|
T.C.
YARGITAY
1. Hukuk Dairesi
Esas : 1993/9470
Karar : 1993/13502
Tarih : 08.11.1993
ÖZET : Kira sözleşmesi kapsamı dışında kalan ve malike ilişkin başka bir bölüme ya da anayapının müşterek kullanımında olan bir yere, doğrudan müdahalede bulunulması veya dolaylı olarak zarar verilebilecek ve o yerin kullanılmasını etkileyebilecek bir takım davranışlara girilmesi halinde, müdahale ya da muarazanın giderilmesine karar verilmesi gerekir.
(743 sayılı MK. m. 618)
KARAR METNİ :
Davacı tarafından, davalı aleyhine açılan davada mahkemece verilen karar süresinde temyiz edilmekle; dosya incelendi, gereği görüşülüp düşünüldü:
Davacı vekili, (...davalı Gima TAŞ. nin müvekkili şirkete ilişkin Emek İşhanındaki büyük satış mağazalarında kiracı olduğunu, kira sözleşmesinin özel şartlarına yazılmış bulunmasına karşın, şartlara uyulmayarak tesisatlarda ilaveler ve tadilatlar yapıldığını, bu durumun işhanı işletme sahasındaki asansör makina dairesinde sıcaklık yükselmesine sebebiyet verdiğini ve asansörün çalışmasını etkilediğini..) ileri sürmüş, ilave tesisatların kaldırılması suretiyle müdahale ve muarazanın önlenilmesini istemiştir. Mahkemece, ileri sürülen iddiaların önceden görülen tahliye davasına konu yapıldığından sözedilerek davanın reddine karar verilmiştir. Gerçekten, davacı şirketin benzeri vakıalara değinip önceden açtığı sözleşmeye aykırılık sebebiyle tahliye davası reddedilmiş ve redde ait hüküm de Yargıtay incelemesinden geçerek kesinleşmiştir. Ancak, kesinleşen ilam, BK.nun 256. maddesinin uygulanabilme koşullarının oluşmadığını, sair bir deyişle, tahliyeye imkan verecek derecede akde aykırılık hallerinin saptanamadığını belirli eden bir ilam niteliğindedir. Kuşkusuz, kiracının sözleşme ile kendisine bırakılan bölümün dışına taşmasının veya zarar verici hallere sebebiyet vermesinin kiralananın bizatihi kullanılması ile ilgili olduğu ve bu hallerin akde aykırılık fiilini oluşturabileceği söylenebilir. Ne var ki kiracı, kira sözleşmesi kapsamı dışında kalan ve malike ilişkin başka bir bölüme yada anayapının müşterek kullanımında olan bir yere doğrudan müdahalede bulunmuş veya dolaylı şekilde zarar verebilecek ve o yerin kullanılmasını etkileyebilecek bir takım davranışlara girmiş ise, müdahalenin yada muarazanın önlenilmesinin ve böylece zarar verici davranışların giderilmesinin istenebileceğinin kabulü gerekir. Zira, anılan hususların yerine getirilmesinin istenilmesi, mülkiyet hakkının (ayni hakkın) sahibine tanıdığı yetkilerin kullanılması anlamına gelir.

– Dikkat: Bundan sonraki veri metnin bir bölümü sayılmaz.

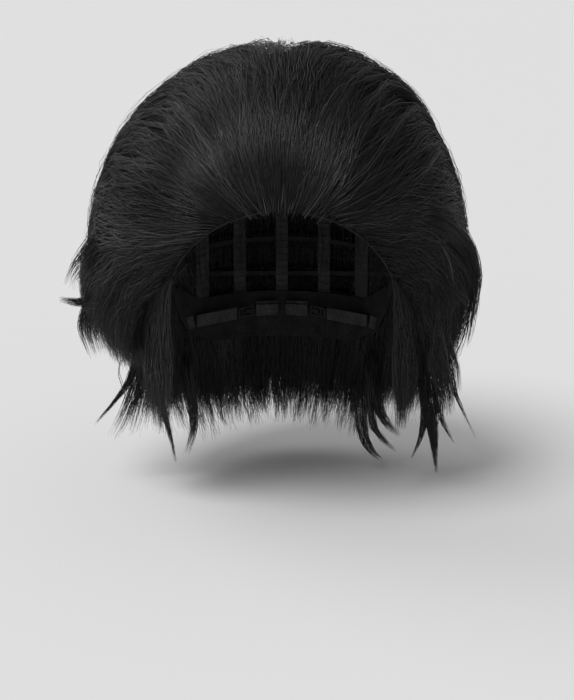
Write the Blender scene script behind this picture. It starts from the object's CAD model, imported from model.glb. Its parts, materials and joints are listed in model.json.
"""A short, swept-back costume wig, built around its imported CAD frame.

The hair is made of fine tapered tubes, combed through the space between the cap and the outer form
of the hair. Lengths in the hair functions are millimetres, and become metres where a mesh is made.
The wearer's left is +X, the face looks along -Y.
"""

import json
import math

import bpy
import numpy as np
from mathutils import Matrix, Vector, kdtree


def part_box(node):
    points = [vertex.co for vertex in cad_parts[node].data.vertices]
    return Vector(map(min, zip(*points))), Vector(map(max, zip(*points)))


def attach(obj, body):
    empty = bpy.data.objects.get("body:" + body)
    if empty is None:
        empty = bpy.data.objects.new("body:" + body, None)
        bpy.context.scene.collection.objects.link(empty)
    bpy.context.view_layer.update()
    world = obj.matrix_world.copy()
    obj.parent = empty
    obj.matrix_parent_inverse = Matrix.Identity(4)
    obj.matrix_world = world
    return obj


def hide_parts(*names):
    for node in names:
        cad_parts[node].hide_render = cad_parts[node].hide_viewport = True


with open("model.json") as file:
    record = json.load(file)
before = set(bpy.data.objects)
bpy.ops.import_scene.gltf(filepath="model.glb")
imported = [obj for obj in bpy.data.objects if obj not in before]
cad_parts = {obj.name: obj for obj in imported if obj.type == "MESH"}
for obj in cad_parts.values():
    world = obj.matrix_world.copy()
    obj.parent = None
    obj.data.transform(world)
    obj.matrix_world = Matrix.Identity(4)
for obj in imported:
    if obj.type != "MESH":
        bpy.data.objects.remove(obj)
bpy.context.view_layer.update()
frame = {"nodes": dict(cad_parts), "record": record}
NODES = frame["nodes"]
MM = 0.001
rng = np.random.default_rng(20)


def box_mm(node):
    """Lowest and highest corner of a CAD node, in millimetres."""
    low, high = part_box(node)
    return np.array(low) / MM, np.array(high) / MM


# --- Forms, taken from the frame --------------------------------------------------------------
# Widths and lengths are half axes. Rise is the half axis above the origin, drop the one below it.

# How far pieces of the cap stand off the head
NET_STAND_OFF = 0.9
BAND_STAND_OFF = 1.4
HEADER_STAND_OFF = 3.5

# The head, from the cap's pieces. These two end a little inside its widest places.
HEADER_SHORT, NAPE_BAND_SHORT = 2.5, 2.2
HEAD_WIDTH = box_mm("weft_header_04")[1][0] - HEADER_STAND_OFF + HEADER_SHORT
HEAD_LENGTH = box_mm("nape_band")[1][1] - NET_STAND_OFF + NAPE_BAND_SHORT
HEAD_RISE = box_mm("crown_net")[1][2] - NET_STAND_OFF
HEAD_DROP = 1.4 * HEAD_RISE

# The outer form of the hair. Its front is longer above than at the temples, and its top leans.
HAIR_RISE = box_mm("hair_crown")[1][2]
HAIR_CENTRE_X = (box_mm("hair_crown")[0][0] + box_mm("hair_crown")[1][0]) / 2
HAIR_WIDTH = 119.0
HAIR_LENGTH = 119.0
HAIR_CENTRE_Y = box_mm("hair_back_middle")[1][1] - HAIR_LENGTH
HAIR_DROP = 200.0
HAIR_SHOULDER = 2.17
CROWN_LEAN = 4.5
FRONT_LENGTH_HIGH = 112.0
FRONT_LENGTH_LOW = 84.0

# Below these heights the two forms' walls drop straight
WELL_Z = -45.0
LOWEST_Z = -140.0


def egg_ratio(p, width, length, rise, drop, floor_z, shoulder=2.0):
    """1 on an egg about the origin, more outside it. Below floor_z its wall drops straight, and a
    shoulder over 2 makes its upper half fuller."""
    flat = (p[..., 0] / width) ** 2 + (p[..., 1] / length) ** 2
    above = (flat ** (shoulder / 2) + (np.maximum(p[..., 2], 0) / rise) ** shoulder) ** (1 / shoulder)
    below = np.sqrt(flat / (1 - (np.clip(p[..., 2], floor_z, 0) / drop) ** 2))
    return np.where(p[..., 2] > 0, above, below)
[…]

O halde, uzman bilirkişi kurulunca düzenlenip dosyaya ibraz edilen raporda önerilen önlemlere hükmedilmesi suretiyle ortaya çıkan muarazanın önlenilmesine karar verilmesi gerekirken, yazılı olduğu üzere davanın reddedilmesi doğru değildir. Davacının temyiz itirazları yerindedir. Kabulüyle hükmün açıklanan sebeplerden ötürü HUMK.nun 428. maddesi uyarınca (BOZULMASINA), peşin alınan harcın temyiz edene geri verilmesine, 8.11.1993 gününde oybirliğiyle karar verildi.